W najbliższy wtorek, 26 sierpnia, Volvo pokaże w Sztokholmie swój najnowszy model – SUV XC90. Nie byłoby w tym nic nadzwyczajnego, gdyby nie to, że XC90 jest pierwszym autem zaprojektowanym wspólnie przez Volvo i chiński koncern Zhejiang Geely Holding Group Co, który kupił Volvo cztery lata temu.
Auto wygląda jak Volvo, ma być bezpieczne, z czego zawsze słynęła szwedzka marka, ale trochę „podkręcone", tak aby się natychmiast spodobało Chińczykom. Przy tym nie ma mowy, aby jakiekolwiek rozwiązania zostały skopiowane od konkurencji, bo bardzo ważna jest reputacja szwedzkiej marki.

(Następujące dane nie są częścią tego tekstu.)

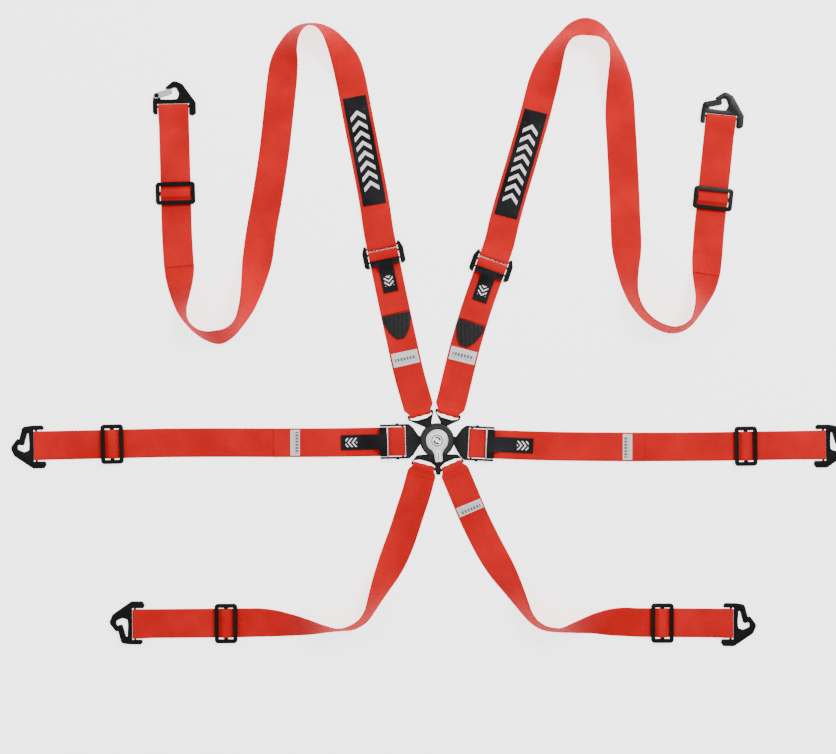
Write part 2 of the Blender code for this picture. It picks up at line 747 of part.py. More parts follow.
def frame_with_cheeks(name, outline, holes, cheeks, rod_place):
    """An adjuster's flat frame with a raised cheek on each rail, drilled for the hinge rod."""
    z1 = TONGUE_Z + TONGUE_T
    shell = Shell()
    bottoms, tops = plate_rings(shell, [outline] + holes, TONGUE_Z, z1, 0.4)
    for loop in cheeks:
        foot = shell.ring(loop, z1)
        head = shell.ring(loop, CHEEK_TOP)
        shell.wall(foot, head)
        shell.cap(head)
        tops.append(foot)
    shell.cap(*bottoms)
    shell.cap(*tops)
    frame = shell.finish(name, BLACK_STEEL)
    drill = rod("drill", ROD_R + 0.3, 50, 0, BLACK_STEEL, 12, rod_place)
    combine(frame, drill, "DIFFERENCE")


def clamp_and_tab(name, spot, hinge_at, plate_from, plate_to, rod_half, tab_to, join_rod):
    """The clamp lever that tilts on its hinge rod, and the webbing tab that lifts it."""
    place = spot.place(0, hinge_at, ROD_Z)
    low = LEVER_LOW - ROD_Z
    high = LEVER_HIGH - ROD_Z
    near = plate_from - hinge_at
    far = plate_to - hinge_at
    loop = rounded([(-24.5, near), (24.5, near), (24.5, far, 2), (-24.5, far, 2)])
    lever = plate(name + "_lever", [loop], low, high, BLACK_STEEL, 0.4, place)
    if join_rod:
        combine(lever, rod("joined_rod", ROD_R, rod_half, 0, BLACK_STEEL, 12, place), "UNION")
    else:
        rod(name + "_rod", ROD_R, rod_half, 0, SILVER, 12, place)
    top = TAB_Z - ROD_Z
    rest = TAB_REST - ROD_Z
    profile = [(near + 1.5, top), (far - 0.5, top)]
    for k in range(1, 6):
        profile.append((far - 0.5 + 14 * k / 5, top + (rest - top) * ease(k / 5)))
    profile.append((tab_to - hinge_at, rest))
    strip(name + "_tab", profile, TAB_W, TAB_T, BLACK_WEB, place)


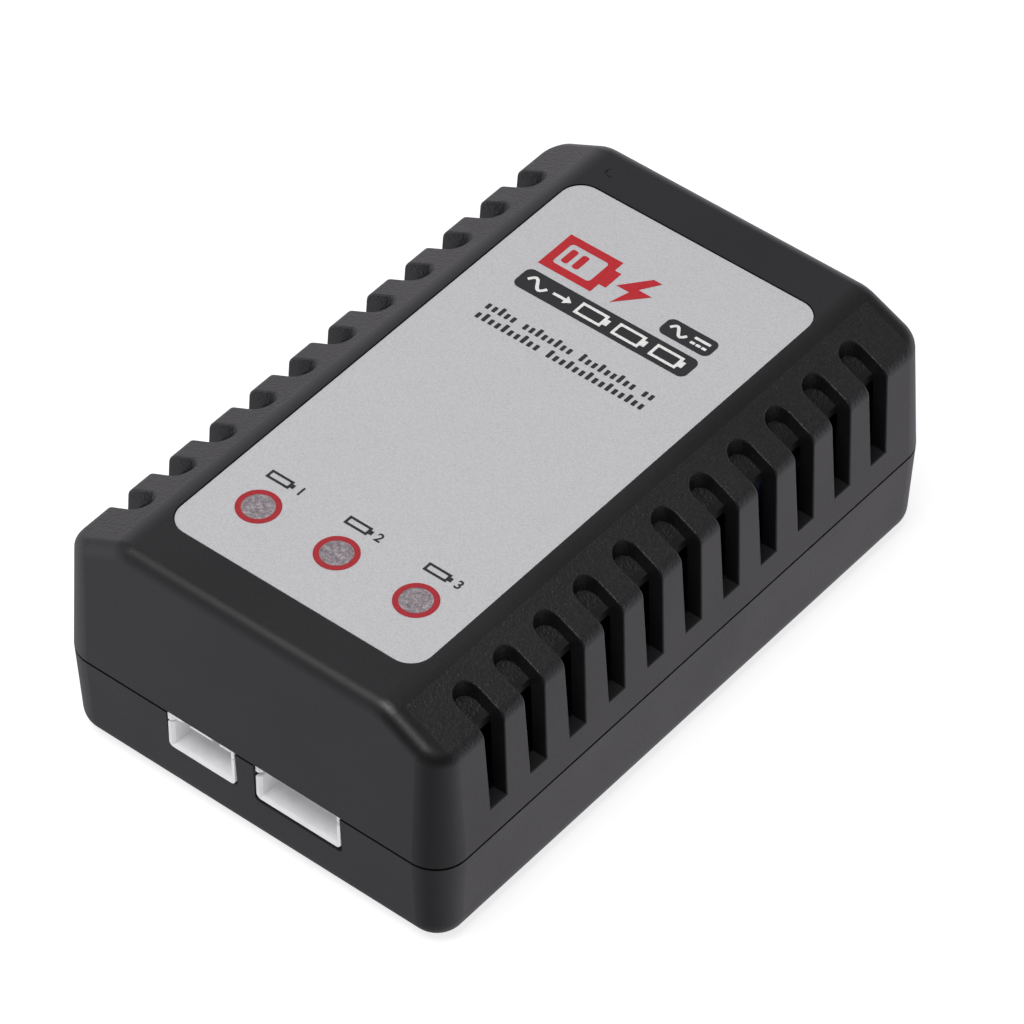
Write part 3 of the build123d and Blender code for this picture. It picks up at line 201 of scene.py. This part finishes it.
# ------------------------------------------------------------------ materials
def moulded(name, colour, roughness, grain_mm=0.2, depth_mm=0.004, spread=0.12):
    """Moulded plastic: spark-eroded grain, faint flow blotches and uneven sheen."""
    finish = Finish(name)
    grain = finish.noise(grain_mm, 3.0, 0.6)
    blotches = finish.noise(9.0, 3.0)
    tone = finish.blend(grain, blotches, 0.3)
    finish.colour(finish.ramp(tone, [(0.36, shade(colour, 1 - spread)), (0.64, shade(colour, 1 + spread))]))
    finish.rough(blotches, roughness - 0.035, roughness + 0.035)
    finish.bump(grain, depth_mm)
    return finish


def printed(name, colour):
    """Screen-printed ink: thin, slightly uneven in density."""
    finish = Finish(name)
    patches = finish.noise(0.35, 3.0, 0.6)
    finish.colour(finish.shades(patches, colour, 0.86, 1.1))
    finish.rough(patches, 0.40, 0.51)
    finish.bump(patches, 0.003)
    return finish


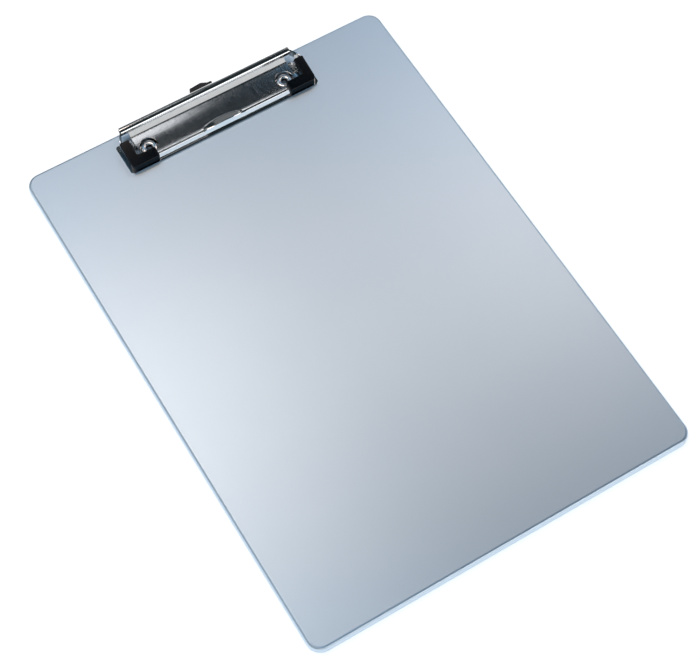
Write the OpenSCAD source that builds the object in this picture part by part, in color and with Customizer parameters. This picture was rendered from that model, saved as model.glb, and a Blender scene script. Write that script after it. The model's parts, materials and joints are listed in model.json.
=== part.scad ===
// Clipboard: a folded aluminium board with a low sprung clip at its far end.
// The origin is the middle of the whole footprint, on the surface it lies on.
// X runs across the board, Y towards the clip end, Z up.
// A name ending in _back is a distance from the board's clip end towards the reader.

/* [Board] */
// Width of the board
board_w = 228; // [215:1:235]
// Height of the board, from the reader's edge to the clip end
board_h = 320; // [310:1:335]
// Radius of the board's corners, seen from above
corner_r = 8; // [6:0.5:12]
// Depth of the folded rim, which is how thick the board looks
rim_h = 5; // [4.3:0.1:5.5]
// Thickness of the aluminium sheet
sheet_t = 1; // [0.8:0.1:1.1]
// Outside radius of the bend along the rim
bend_r = 1.8; // [1.4:0.1:2.2]

/* [Clip base] */
// Thickness of the plated steel sheet
steel_t = 0.8; // [0.6:0.1:0.8]
// Length of the base plate across the board
base_l = 120.8; // [120.2:0.2:126]
// Distance from the clip end to the base plate's front edge
base_front_back = 28.8; // [28.5:0.1:30]
// Distance from the clip end to the rear edge of the base plate's two ends
base_rear_back = 7.9; // [7.6:0.1:8.2]
// Spacing of the two eyelets
eyelet_spacing = 87.6; // [84:0.2:89]
// Distance from the clip end to the eyelets
eyelet_back = 17.5; // [17.4:0.1:17.6]
// Radius of the hole through an eyelet
eyelet_hole_r = 1.65; // [1.4:0.05:1.8]

/* [Lever] */
// Distance from the clip end to the hinge line
hinge_back = 14.2; // [14:0.1:14.4]
// Height of the hinge line above the board's face
hinge_up = 4.7; // [4.7:0.1:4.9]
// Height of the lever's plate above the board's face
plate_up = 3.1; // [3:0.1:3.2]
// Distance from the clip end to the ridge of the jaw
ridge_back = 25.5; // [25.4:0.1:25.6]
// Height of the jaw's ridge above the board's face
ridge_up = 4.1; // [4:0.1:4.2]
// Outside radius of the rolled thumb edge
roll_r = 2.4; // [2.2:0.1:2.5]
// Distance from the clip end to the middle of the roll
roll_back = 3.5; // [3.4:0.1:3.6]
// Length of the roll across the board
roll_l = 109.2; // [108:0.2:110]
// Radius of the two riveting holes through the plate
access_r = 5.3; // [5.1:0.05:5.4]
// How far the lever turns before its roll meets the board
lever_opening = 19; // [15:0.5:19]

/* [Rubber corners] */
// Distance between the outer faces of the two corners
corners_l = 118.2; // [118:0.1:118.8]
// Length of the leg along the jaw
front_leg_l = 17; // [14:0.5:19]
// Width of the leg along the side
side_leg_w = 6; // [5.9:0.1:6.4]
// Wall of the rubber
rubber_t = 1.2; // [1:0.1:1.25]

/* [Springs] */
// Diameter of the spring wire
wire_d = 0.8; // [0.7:0.05:0.8]
// Mean radius of the coil
coil_r = 1.7; // [1.65:0.05:1.75]
// Turns in each coil
coil_turns = 3; // [2:1:3]
// Distance from one turn to the next
coil_pitch = 1.25; // [1.22:0.01:1.25]

/* [Hanging loop] */
// How far the loop shows past the clip end when it is pushed in
loop_reach = 7; // [6:0.2:9]
// How far the loop pulls out
loop_travel = 12; // [10:0.5:12]
// Radius of the hanging hole
hang_r = 3.5; // [3:0.1:3.6]
// Thickness of the loop
loop_t = 1.1; // [0.9:0.05:1.1]

/* [Hidden] */
$fn = 64;

left = -1;
right = 1;
step = 0.01;

// Board
clip_end = (board_h - loop_reach) / 2;
reader_end = clip_end - board_h;
board_mid = (clip_end + reader_end) / 2;
face = rim_h;

// Clip base
base_top = face + steel_t;
base_front = clip_end - base_front_back;
base_rear = clip_end - base_rear_back;
base_mid_rear = clip_end - 11.1;
base_end_in = 51.1;
base_corner_r = 1.6;
base_chamfer = 1.6;
base_ear_in = 56.25;
base_ear_r = 2.2;
eyelet_y = clip_end - eyelet_back;
barrel_r = eyelet_hole_r + 0.45;
barrel_gap = 0.04;
flange_r = 4.6;
flange_t = 0.6;
tail_r = 3.4;
tail_t = 0.7;

// Hinge
hinge_y = clip_end - hinge_back;
hinge_z = face + hinge_up;
pin_r = 1;
pin_head_r = 1.7;
pin_head_t = 0.5;
pin_in = 50.9;
running_gap = 0.05;
press_gap = 0.02;

// Lever
plate_top = face + plate_up;
plate_low = plate_top - steel_t;
plate_rear = clip_end - 7.9;
plate_half = 50.3;
window_front = hinge_y - 3.3;
plate_mid = plate_top - steel_t / 2;
jaw_rear = clip_end - 23.35;
jaw_front = clip_end - 27;
jaw_foot = base_top + 0.2;
ridge_y = clip_end - ridge_back;
ridge_top = face + ridge_up;
arch_half = 17;
arch_rise = 0.3;
arch_slope = 17;
ear_in = 57.2;
ear_out = ear_in + steel_t;
ear_bend_y = clip_end - 10;
ear_end_y = clip_end - 4.2;
ear_foot_rear = clip_end - 24.7;
ear_front_top = face + 4.2;
ear_rear_top = face + 8.1;
ear_rear_low = hinge_z - 1.1;
roll_y = clip_end - roll_back;
roll_z = face + 6.2;
roll_half = roll_l / 2;
roll_mid_r = roll_r - steel_t / 2;
riser_meets = 208;

// The middle of the sheet, seen from the side: the jaw from the plate to its foot,
// and the riser from the plate to the roll
jaw_path = [[jaw_rear, plate_mid],
            [ridge_y, ridge_top - steel_t / 2],
            [jaw_front + steel_t / 2, jaw_foot + steel_t / 2]];
riser_path = [[plate_rear, plate_mid],
              [roll_y + roll_mid_r * cos(riser_meets), roll_z + roll_mid_r * sin(riser_meets)]];

// Rubber corners
rubber_out = corners_l / 2;
rubber_in = rubber_out - side_leg_w;
rubber_front = clip_end - 28.1;
rubber_back = clip_end - 11.8;
rubber_front_leg_back = clip_end - 22;
rubber_room_front = clip_end - 24.7;
rubber_plan_r = 3;
rubber_foot = base_top + 0.2;
rubber_rear_foot = base_top + 1.2;
rubber_front_top = face + 5.5;
rubber_slope = 11.5;
fit_gap = 0.1;

// Springs
spring_in = pin_in + pin_head_t + 0.1 + wire_d / 2;
spring_out = spring_in + coil_pitch * coil_turns;
spring_sides = 6;
rings_a_turn = 8;
spring_lever_arm = 8;
spring_base_arm = 4.6;
lever_arm_z = plate_top + wire_d / 2 + fit_gap - hinge_z;
base_arm_z = base_top + wire_d / 2 + fit_gap - hinge_z;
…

Projekt XC90 jest oczkiem w głowie Li Shufu, głównego udziałowca i prezesa Volvo i Geely, największej chińskiej firmy motoryzacyjnej, którą stworzył od zera. Ludzie z jego otoczenia mówią teraz, że przy powstawaniu tego modelu Li musiał być znacznie bardziej dyplomatyczny niż przy wcześniejszych projektach, ale czasami, co do niego niepodobne, także walnąć pięścią w stół, żeby przekonać Szwedów do swoich pomysłów. Nie jest wykluczone, że już po premierze dojdzie do zmian w zarządzie Volvo. Oficjalnie przedstawiciele Volvo zaprzeczają, a Hakan Samuelsson, dyrektor generalny szwedzkiej marki, mówi, że Li Shufu ma takie auto, jakie chciał. I że między nim a szefem nie ma żadnych punktów spornych.
Naprawdę kupujemy Volvo?
Przejęcie Volvo było obsesją Li Shufu. Nękał Forda, który nie chciał sprzedać Volvo Chińczykom, przez ponad pięć lat. – Wtedy nikt z nami nie chciał rozmawiać – wspomina jego najbliższy przyjaciel, wiceprezes Geely Freeman Shen. Jednak Li Shufu był nieustępliwy, wreszcie złamał Amerykanów.
I powiedział Shenowi, że to on ma poprowadzić negocjacje. – Zapytałem tylko: mówisz serio, naprawdę kupujemy Volvo? – wspominał Shen w rozmowie z „Rz". – Ale Li zawsze mówi serio, choć wygląda jakby cały czas opowiadał żarty – dodał.